In the US the risk is that the soon to escalate fight between the Democratic House and the Trump administration will so paralyze the government that its essential functions are affected and these carry over into the real economy.

Americans are largely inured to the machinations of the inhabitants of what is called the DC Beltway, for the highway that runs in a circle around the capital.  But ignore the government as Americans might prefer, a prolonged government shutdown will have an effect, even if, as is true, only about one-quarter of the Federal  government's operations actually cease temporarily. The psychological effect of unrestrained political warfare in Washington has an insidious but hard to quantify effect on the nation's economic optimism.

Global Risks
The trade dispute with China and the potential slowdown in the world’s second largest economy are the biggest economic risks for the US in the New Year.  A large percentage of American consumer products are made in China, either by domestic Chinese producers or US manufacturers based on the mainland. American farmers sell vast amounts of their production to the Chinese. The trade is more important to the Chinese economy than to the US and the recent slowing in China’s GDP can be largely blamed on the argument with the US. But the impact of a weaker China is a risk for the global economy.

The terms of trade between the US and China were founded in an earlier economic world, when China was truly a developing economy. That is no longer the case. China understandably is reluctant to surrender some of her advantages, and the fact that no US administration in 30 years has tried makes this attempt more difficult.

The importance of the relationship to both sides is such that it is almost certain that a deal will eventually come forth. The dependence of China on US markets provides an incentive for a solution and the recent tariff truce provides a method.

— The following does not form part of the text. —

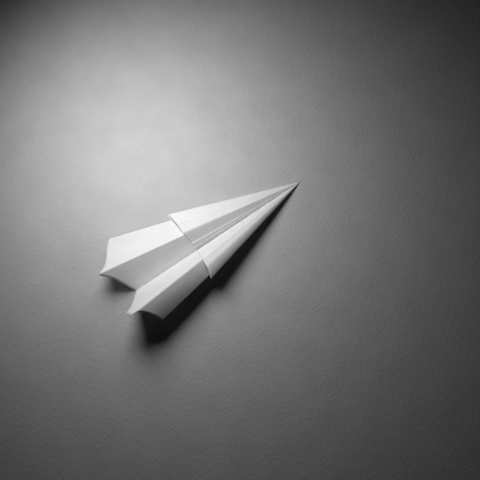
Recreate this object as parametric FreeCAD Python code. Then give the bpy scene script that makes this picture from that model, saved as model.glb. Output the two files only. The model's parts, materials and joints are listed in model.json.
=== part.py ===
"""Folded paper airplane: one sheet of paper, made of the flat panels between its creases.

Frame: +X points from tail to nose along the centre crease, +Y to the left wing, +Z up.
The plane stands on its centre crease and its left wing's outer edge, at Z = 0.
The origin is under the middle of its bounding box.

Each half of the sheet is wrapped in four layers about its leading edge. From the top they are
the flap, the panel, the lining and the sleeve. The wing root crease cuts every layer into a
body piece and a wing piece.
"""

import FreeCAD
import Part
import math
import os

from FreeCAD import Vector

# Driving dimensions of the flat sheet, in millimetres.
SHEET_WIDTH = 279.4
CENTRE_LENGTH = 215.9
SIDE_LENGTH = 202.5
PAPER = 0.1

# Creases, in degrees from the centre crease, all of them meeting at the nose.
CORNER_CREASE = 45.0
LEADING_CREASE = CORNER_CREASE / 2
LEFT_ROOT_CREASE = LEADING_CREASE / 2
RIGHT_ROOT_CREASE = 14.5

# Rest pose, in degrees. A slope is that of a fuselage side above the ground.
# A wing fold is how far the wing is turned down from the plane of its fuselage side.
LEFT_SLOPE = 44.5
RIGHT_SLOPE = 72.4
LEFT_WING_FOLD = 87.2
RIGHT_WING_FOLD = 110.3

# The left flap was folded short of the centre crease, and its free edge stands up.
LEFT_FLAP_INSET = 5.0
LEFT_FLAP_LIFT = 4.0

# Clearances at the creases.
CREASE_GAP = 0.1
FLAP_GAP = 1.2

# Layer heights above the upper face of the panel, bottom and top.
FLAP_LAYER = (0.0, PAPER)
PANEL_LAYER = (-PAPER, 0.0)
LINING_LAYER = (-2 * PAPER, -PAPER)
SLEEVE_LAYER = (-3 * PAPER, -2 * PAPER)
STACK_BOTTOM = SLEEVE_LAYER[0]

HALF_WIDTH = SHEET_WIDTH / 2
NOSEWARD = Vector(1, 0, 0)
TAILWARD = Vector(-1, 0, 0)


def ray(angle):
    """Unit direction in the flat half sheet, as (sideways, towards the tail)."""
    return (math.sin(math.radians(angle)), math.cos(math.radians(angle)))


def reflect(points, angle):
    """Fold flat points over the crease at an angle."""
    across, along = ray(angle)
    folded = []
    for side, back in points:
        shadow = 2 * (side * across + back * along)
        folded.append((shadow * across - side, shadow * along - back))
    return folded


def clip(points, angle, outside, margin=0.0):
    """Keep the part of a flat outline that lies outside or inside the crease at an angle.

    The cut runs parallel to the crease, a margin away from it, in the part that is kept.
    """
    across, along = ray(angle)
    sign = 1 if outside else -1
    reach = [sign * (side * along - back * across) - margin for side, back in points]
    kept = []
    for index, point in enumerate(points):
        before = points[index - 1]
        here, there = reach[index], reach[index - 1]
        if here * there < 0:
            share = there / (there - here)
            kept.append(tuple(b + share * (p - b) for b, p in zip(before, point)))
        if here >= 0:
            kept.append(point)
    return kept


def sheet_layers(flap_inset):
    """Flat outlines of the four layers of one half, after the corner and leading edge folds."""
    nose = (0.0, 0.0)
    sheet = [nose, (HALF_WIDTH, HALF_WIDTH), (HALF_WIDTH, SIDE_LENGTH)]
    sheet.append((SIDE_LENGTH * math.tan(math.radians(LEADING_CREASE)), SIDE_LENGTH))
    sheet.append((0.0, CENTRE_LENGTH))
    corner = [nose, (0.0, HALF_WIDTH), (HALF_WIDTH, HALF_WIDTH)]
    flap = clip(corner, LEADING_CREASE, outside=False)
    flap = clip(flap, flap_inset, outside=True)
    return {
        "panel": (clip(sheet, LEADING_CREASE, outside=False), PANEL_LAYER),
        "lining": (reflect(clip(sheet, LEADING_CREASE, outside=True), LEADING_CREASE), LINING_LAYER),
        "sleeve": (reflect(clip(corner, LEADING_CREASE, outside=True), LEADING_CREASE), SLEEVE_LAYER),
        "flap": (flap, FLAP_LAYER),
    }


class Half:
    """Directions of one half of the plane: its fuselage side and its wing."""

    def __init__(self, sign, root_crease, slope, wing_fold):
        self.root_crease = root_crease
        tilt = math.radians(slope)
        self.upward = Vector(0, sign * math.cos(tilt), math.sin(tilt))
        self.normal = Vector(0, -sign * math.sin(tilt), math.cos(tilt))
        across, along = ray(root_crease)
        self.root = TAILWARD * along + self.upward * across
        self.outward = self.upward * along - TAILWARD * across
        self.hinge = self.normal * STACK_BOTTOM
        turn = math.radians(wing_fold)
        self.wing_out = self.outward * math.cos(turn) - self.normal * math.sin(turn)
        self.wing_normal = self.outward * math.sin(turn) + self.normal * math.cos(turn)

    def root_places(self, point):
        """Split a flat point into its distance along the root crease and away from it."""
        across, along = ray(self.root_crease)
        side, back = point
        return (side * across + back * along, side * along - back * across)

    def on_body(self, point, height):
        side, back = point
        return TAILWARD * back + self.upward * side + self.normal * height

    def on_wing(self, point, height):
        along, away = self.root_places(point)
        flat = self.hinge + self.root * along + self.wing_out * away
        return flat + self.wing_normal * (height - STACK_BOTTOM)

    def lifted(self, point, height, lift):
        """Place a body point turned up about the root crease by the lift."""
        turn = math.radians(lift)
        along, away = self.root_places(point)
        outward = self.outward * math.cos(turn) - self.normal * math.sin(turn)
        normal = self.outward * math.sin(turn) + self.normal * math.cos(turn)
        return self.root * along + outward * away + normal * height


def slab(points, layer, place):
    """One layer of paper over a flat outline."""
    bottom, top = layer
    corners = [place(point, bottom) for point in points]
    face = Part.Face(Part.makePolygon(corners + corners[:1]))
    return face.extrude(place(points[0], top) - corners[0])


def build_half(side, half, flap_inset, flap_lift):
    pieces = {}
    for layer, (outline, heights) in sheet_layers(flap_inset).items():
        body = clip(outline, half.root_crease, outside=False, margin=CREASE_GAP)
        wing = clip(outline, half.root_crease, outside=True, margin=CREASE_GAP)
        if layer == "flap":
            body = clip(body, 0.0, outside=True, margin=FLAP_GAP)
            body_place = lambda point, height: half.lifted(point, height, flap_lift)
        else:
            body = clip(body, 0.0, outside=True, margin=CREASE_GAP)
            body_place = half.on_body
        pieces[f"{side}_body_{layer}"] = slab(body, heights, body_place)
        pieces[f"{side}_wing_{layer}"] = slab(wing, heights, half.on_wing)
    return pieces


def bounding_box(shapes):
    box = FreeCAD.BoundBox()
    for shape in shapes:
        box.add(shape.optimalBoundingBox())
    return box


def describe(name, place, axis):
    print(name, "at", [round(value, 4) for value in place], "axis", [round(value, 6) for value in axis])


left = Half(1, LEFT_ROOT_CREASE, LEFT_SLOPE, LEFT_WING_FOLD)
right = Half(-1, RIGHT_ROOT_CREASE, RIGHT_SLOPE, RIGHT_WING_FOLD)
parts = build_half("left", left, LEFT_FLAP_INSET, LEFT_FLAP_LIFT)
parts.update(build_half("right", right, 0.0, 0.0))

box = bounding_box(parts.values())
origin = Vector(box.Center.x, box.Center.y, box.ZMin)

os.makedirs("parts", exist_ok=True)
for name, shape in parts.items():
    shape.translate(-origin)
    shape.exportStep(f"parts/{name}.step")

# Joints and the face to hold the plane by. A positive turn opens the keel, raises a wing
# or lifts the flap.
describe("keel_fold", -origin, NOSEWARD)
describe("left_wing_fold", left.hinge - origin, -left.root)
describe("right_wing_fold", right.hinge - origin, right.root)
describe("left_flap_lift", -origin, left.root)
grip_face = min(parts["left_body_sleeve"].Faces, key=lambda face: face.CenterOfMass.dot(left.normal))
describe("left_grip_face", grip_face.CenterOfMass, -left.normal)
box = bounding_box(parts.values())
print("size", round(box.XLength, 2), round(box.YLength, 2), round(box.ZLength, 2))
print("paper volume", round(sum(shape.Volume for shape in parts.values()), 1), "mm3")
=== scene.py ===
"""Looks of the folded paper airplane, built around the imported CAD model. All lengths are in metres.

All creases of the plane meet at its nose, so each sheet is close to a cone with its tip there. A
section gives the shape of such a cone at one unit behind the nose, as (y, z) points. The angle of a
point in the flat sheet, from the centre crease, follows the length of the section's path seen from
the nose. On a base sheet it is scaled, by up to 1%, to end at the leading edge. The right base
sheet goes over from one cone to another towards the tail.
"""

import bisect
import json
import math

import bpy
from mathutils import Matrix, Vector, noise


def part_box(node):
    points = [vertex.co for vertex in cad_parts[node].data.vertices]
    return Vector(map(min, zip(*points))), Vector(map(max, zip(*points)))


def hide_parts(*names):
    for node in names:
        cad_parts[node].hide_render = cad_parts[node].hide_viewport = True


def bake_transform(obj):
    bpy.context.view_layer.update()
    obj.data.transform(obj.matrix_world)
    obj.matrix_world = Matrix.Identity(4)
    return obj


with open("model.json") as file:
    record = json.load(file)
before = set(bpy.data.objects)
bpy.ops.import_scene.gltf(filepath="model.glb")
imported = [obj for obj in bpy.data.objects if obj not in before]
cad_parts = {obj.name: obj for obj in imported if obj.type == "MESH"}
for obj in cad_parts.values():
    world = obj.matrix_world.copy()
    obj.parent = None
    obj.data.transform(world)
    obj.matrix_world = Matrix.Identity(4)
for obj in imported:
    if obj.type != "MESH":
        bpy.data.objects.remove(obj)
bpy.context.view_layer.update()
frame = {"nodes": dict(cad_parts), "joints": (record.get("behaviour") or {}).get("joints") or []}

# Crease of the leading edge in the flat sheet, in degrees from the centre crease.
LEADING_CREASE = 22.5

# Heights of the layers, from the face of the base sheet.
PAPER = 0.0001
LAYER_GAP = 0.00003
LINING_DROP = 2 * PAPER + LAYER_GAP
WRAP_RISE = PAPER + LAYER_GAP
SLEEVE_RISE = LINING_DROP + PAPER + LAYER_GAP

# The lining starts this many degrees from the centre crease, and a wrap's outline is read no
# nearer to it than the innermost angle.
LINING_START = 0.35
INNERMOST_ANGLE = 0.2

# Between these distances from the nose, the right sheet goes from its front to its tail section.
TWIST_START = 0.11
TWIST_END = 0.23

# Fineness of the meshes. Each column starts a small share of its length behind the nose.
FOLD_STEPS = 8
ROWS = 72
SEGMENT_STEPS = 22
CORNER_STEPS = 9
SMALLEST_ANGLE = 0.004
NOSE_SHARE = 0.004

# Tolerance for the end of an outline that lies on the ray being measured.
ON_EDGE = 1e-9

# Waviness of the paper: heights, waves to the metre, and where behind the nose it is full.
SHEET_WAVE = 0.0002
WRAP_WAVE = 0.00015
LONG_WAVES = 26
LONG_SHARE = 0.7
SHORT_WAVES = 70
SHORT_SHARE = 0.3
FULL_WAVE_AT = 0.06

# Where the left flap's sheet meets the left wrap, as shares of the wing root crease's place.
SEAM_ACROSS = 0.93
SEAM_UP = 0.95

# Paper that turns this many degrees from one column to the next is fully worn, and takes the full painted
# shade of a crease.
FULL_WEAR_AND_SHADE_TURN = 3.0
# Name of the per-vertex value that darkens the paper along its creases: partly wear, partly painted shade.
WEAR_AND_SHADE_NAME = "_crease_wear_and_shade"

JOINTS = {joint["name"]: joint for joint in frame["joints"]}
NOSE = Vector(JOINTS["keel_fold"]["pos_m"])


def farthest(node):
    """The node's corner that is farthest from the nose, measured from the nose."""
    corners = [vertex.co - NOSE for vertex in frame["nodes"][node].data.vertices]
    return max(corners, key=lambda corner: corner.length)


def reach(node):
    """How far behind the nose a node ends."""
    return NOSE.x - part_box(node)[0].x


def per_unit(direction):
    """A direction from the nose as a section point, one unit behind the nose."""
    return Vector((direction.y, direction.z)) / -direction.x


HALF_WIDTH = reach("right_body_flap")
CENTRE_LENGTH = reach("left_body_panel")
SIDE_LENGTH = farthest("left_wing_panel").length * math.cos(math.radians(LEADING_CREASE))
LEFT_RIDGE = per_unit(Vector(JOINTS["left_wing_fold"]["axis"]))
RIGHT_RIDGE = per_unit(Vector(JOINTS["right_wing_fold"]["axis"]))
LEFT_EDGE = per_unit(farthest("left_wing_panel"))
RIGHT_EDGE = per_unit(farthest("right_wing_panel"))
KEEL = Vector((0.0, 0.0))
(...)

Europe’s problems are more intractable. Slow growth and unemployment is endemic in much though not all of the EU. It is the disparities in economic success since the advent of the euro and the Maastricht Treaty and the disagreements over immigration between the governing elites and large sections of the populace that are creating the political tensions within the EU.  

The British departure, provided that it occurs, will have a negative impact on EU and UK economic growth. If the exit is without a negotiated agreement it will likely precipitate a recession on both sides of the Channel.

Italy’s dispute with the EU Commission has been mollified. Rome will be allowed to spend more than the last government promised and the Commission will point to the reduction of the deficit as its achievement but Italy’s basic problem with the euro and a stagnant economy will not change.

The Organization for Economic Cooperation and Development (OECD) has reduced its projection for 2019 global growth to 3.5% from 3.7% indicating concern in this generally optimistic assessment.